The best way to do atomic (and avoid cache misses in one go) is to use primitive arrays (char/int/float)
This is you repeating the same thing (even though it makes no sense), this isn't evidence.
This isn't even how CPUs or their instructions work. Data types only matter in atomic math instructions on integers, but you lumped floats in there for some reason too. Arrays have nothing to do with it (atomic should have been a clue). Why do you believe this?
so C++ has zero value, I'm going back to C.
What is it that makes any difference here? Why can't you demonstrate anything with an actual program? Use godbolt.org and you can prove what you're saying.
The guy quoted in the first quote is the proffessor that rewrote the whole JVM with a new memory model to add concurrent package in 1.5, if you don't believe him you are on you own.

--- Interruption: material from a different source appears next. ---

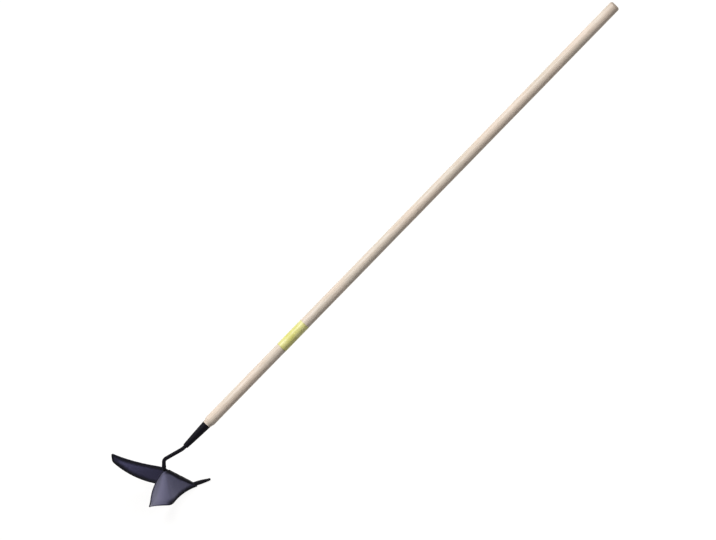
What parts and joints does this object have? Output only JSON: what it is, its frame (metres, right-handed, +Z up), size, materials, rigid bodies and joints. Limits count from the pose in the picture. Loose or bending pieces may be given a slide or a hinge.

I believe actual evidence. You seem to have so little understanding of these things that if this person knows what they are talking about, you must not understand what they are saying. Show something instead of making insane claims.
I'm still waiting for C++ guys to actually use Java on the server and still claim C++ is better. crickets
I use C++ 'on the server' but it's bizarre that you think this has anything to do with the conversation. The things you keep saying are not just technically incorrect, they have no connection to how anything actually works.
The reason I'm preaching without proof is that I have run a service with 350.000 customers (1100 concurrent) that proved all this.
I don't need to prove anything to myself, when I know it is true because I witnessed it.
You have sunk cost so obviously you want tme to prove that I'm right, but I don't have the time. It's too complex and time will solve all proofs automatically.